Texas Twelve Maroon didn’t have difficulty putting the ball in play consistently against Rogers, but his control prevented big innings. Among those to find a way on base for Texas Twelve Maroon was Texas A&M commitment Mason Ruiz. Ruiz, a left-handed hitter and first baseman, showed an advanced approach in the batter’s box with a slow heartbeat and solid strike zone awareness.
It probably helped Rogers he was throwing to a familiar face, 2022 catcher Dylan Maxcey. Maxcey, a standout from Friendswood and a Texas Tech commitment, is an athletic catcher who moves well behind the plate and showcased some of the best catch-and-throw skill in the state of Texas, which included gunning down a runner at second base who had a good jump.
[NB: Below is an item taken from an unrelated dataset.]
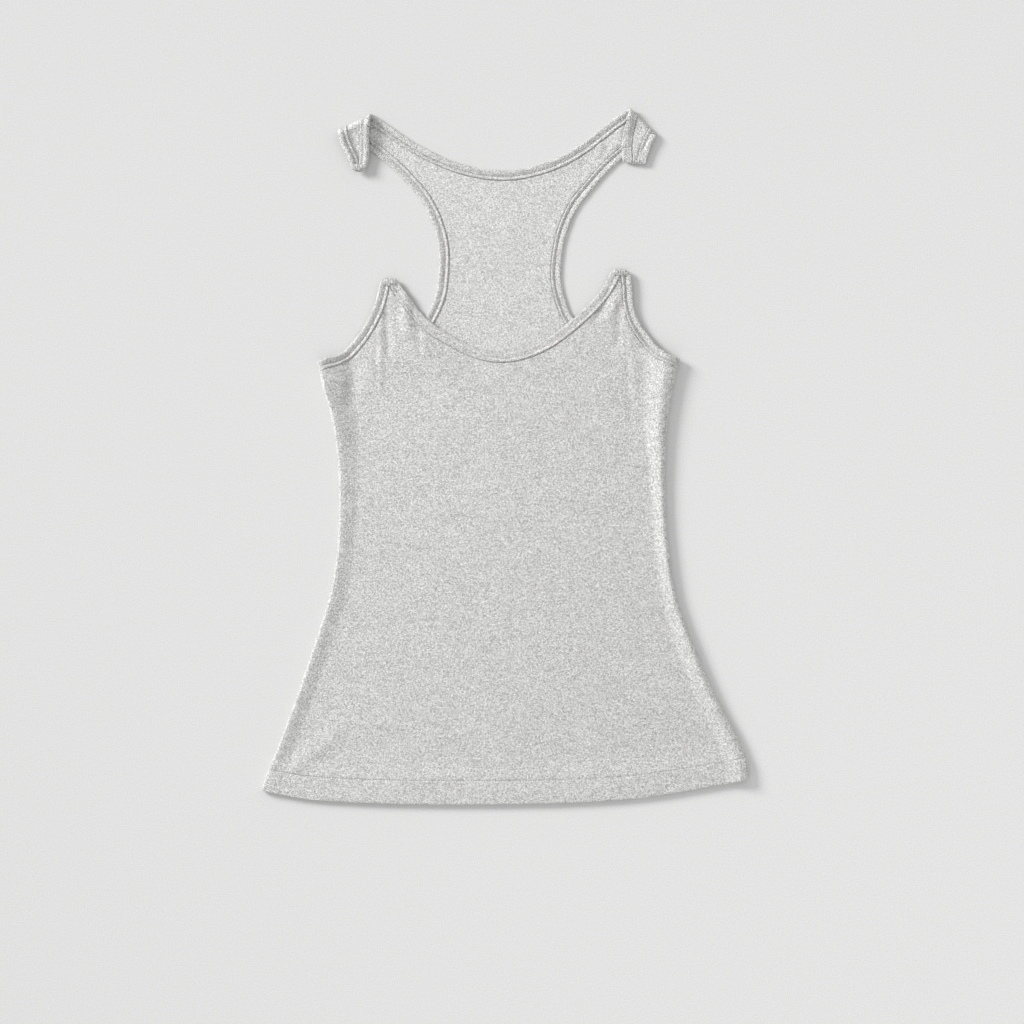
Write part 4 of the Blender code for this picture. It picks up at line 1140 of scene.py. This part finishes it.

Lathen Buzard (2022 – Fort Bend Travis) provided the biggest swing of the game when he smashed a fastball off the top of the wall in left field. A physical 6-3, Buzard looked like a dangerous hitter in the middle of the Marucci Elite – Thames lineup along with Fields and Duplantier. The former hammered a single 98 MPH off the bat and adjusted his swing later in the count after taking a home run hack when trying to ambush a first-pitch fastball.
Late in the game, Texas Twelve Maroon turned to right-hander Will Croft (2022 – Bridgeland). Croft showed a true three-pitch mix with a fastball that bumped 87 MPH, 2800-2900 RPM curve and feel for a 78-80 MPH changeup. Although there was noticeable effort in the delivery, Croft held his stuff and competed well.
Meanwhile, 6-5 lefty Michael Benzor was doing his thing on the mound for Marucci Elite – Thames. A 2022 prospect from North Shore, Benzor didn’t lack intrigue on the mound, and was up to 89 MPH while sitting 86-88 MPH throughout his outing. Although his arm action was long and a bit noisy, Benzor was an impressive athlete capable of repeating his delivery and finishing his pitches out front. Once he found feel for his curveball, he snapped off one that buckled a lefthanded hitter. Currently uncommitted, Benzor should have schools reaching out to him when they can because he has the look of a lefty with potential.
Thursday’s action at Reckling Park ended with a competitive matchup between 2023 teams with the Canes Premier edging out HP Baseball – Heard, 5-3. Colin Carney, a 6-5 righty, threw very deep into the game for HP Baseball – Heard. Although he didn’t get the team result he wanted when he left a tie game, the Porter High School product touched 85 MPH and manipulated his breaking ball occasionally with success.
Often, very tall young pitchers can have trouble repeating their delivery and arm action and that was true with Carney. However, he carried his stuff deep into his outing and made good corrections on the mound. Canes Premier did damage with free passes at the end of Carney’s outing and after he departed, which helped it erase a 3-1 deficit early in the game.
What also helped was the competitive effort on the mound from 2023 Stony Point pitcher Lawrence Lara. Once he settled in, Lara touched 84 MPH with a fastball that routinely missed bats and was successful in routinely challenging the opposing lineup. Of note: 2023 TCU commitment Holden Harris played third base and had the highest exit velocity of the game when he drove a ball 95 MPH off the bat deep into left-center that was caught. Standout 2023 catcher Elliott Foreman had a quiet game at the plate, but did pick off a runner at first base.
TJ Peters (Magnolia) and Kyle Chambers (Cy Fair) both stood out for HP Baseball – Heard. Chambers burned the center fielder with a liner for a triple and Peters competed well in the box consistently.